Mentor: Dr. Stephanie Karst
College of Medicine
"My interest in research is multifaceted. My passion for research stems from my love of problem solving and desire to understand how the world works. There is also a sense of satisfaction that comes from knowing that the knowledge acquired from research projects that I have been involved in might one day be used to create treatments for norovirus that will improve the length and quality of life for people all around the world."

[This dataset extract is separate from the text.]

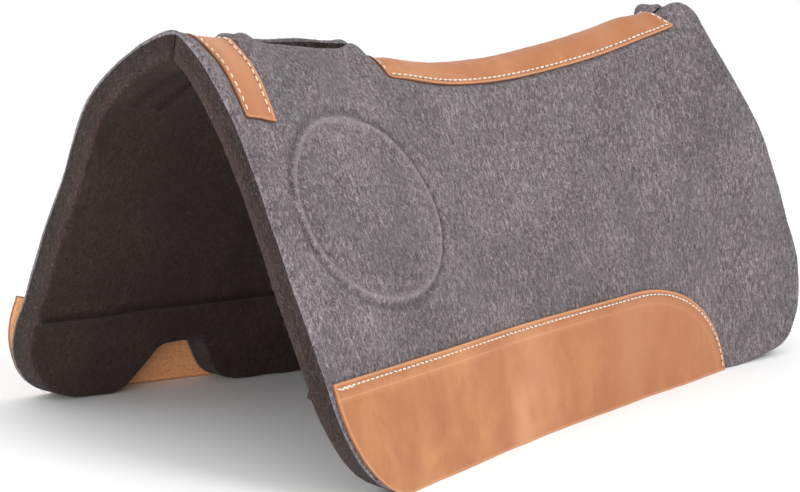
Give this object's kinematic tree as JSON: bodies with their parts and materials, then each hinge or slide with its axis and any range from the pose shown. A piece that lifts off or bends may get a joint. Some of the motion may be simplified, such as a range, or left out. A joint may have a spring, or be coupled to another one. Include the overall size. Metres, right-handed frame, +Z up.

Interdisciplinary Studies: Basic Biology and Medicine
- Molecular Biology
- Junior Honors Medical Program
- Dean's List
- University Scholars Program
- Florida Bright Futures
- Helping Hands Clinic
- Ronald McDonald House Family Room
- Shands Hospital
Hobbies and Interests
The Effect of Bacteria upon Norovirus Stability
Human noroviruses (HuNoVs) cause a majority of gastroenteritis outbreaks across the globe and are recognized as the leading cause of both severe childhood diarrhea and foodborne disease outbreaks in the United States. In impoverished parts of the world, they are estimated to cause over one million clinic visits and 200,000 deaths in young children annually. Therefore, effective and long-lasting HuNoV vaccines and therapeutics are thus a critical need. A major contributing factor to the widespread transmission of this pathogen is its extreme stability in the environment and it has been demonstrated to survive on fomites, in water and soil for weeks, months or years, respectively. It is suggested the bacteria provide a co-factor that enhance bacterial attachment to target cells during infection and bacterial LPS is known to enhance the stability of another enteric virus (poliovirus). Currently, it is unknown precisely how noroviruses interact with bacteria. Therefore, the goals of this project are to understand the conditions which promote this interaction and to elucidate how this interaction impacts the survival of this virus under a variety of conditions associated with disease transmission.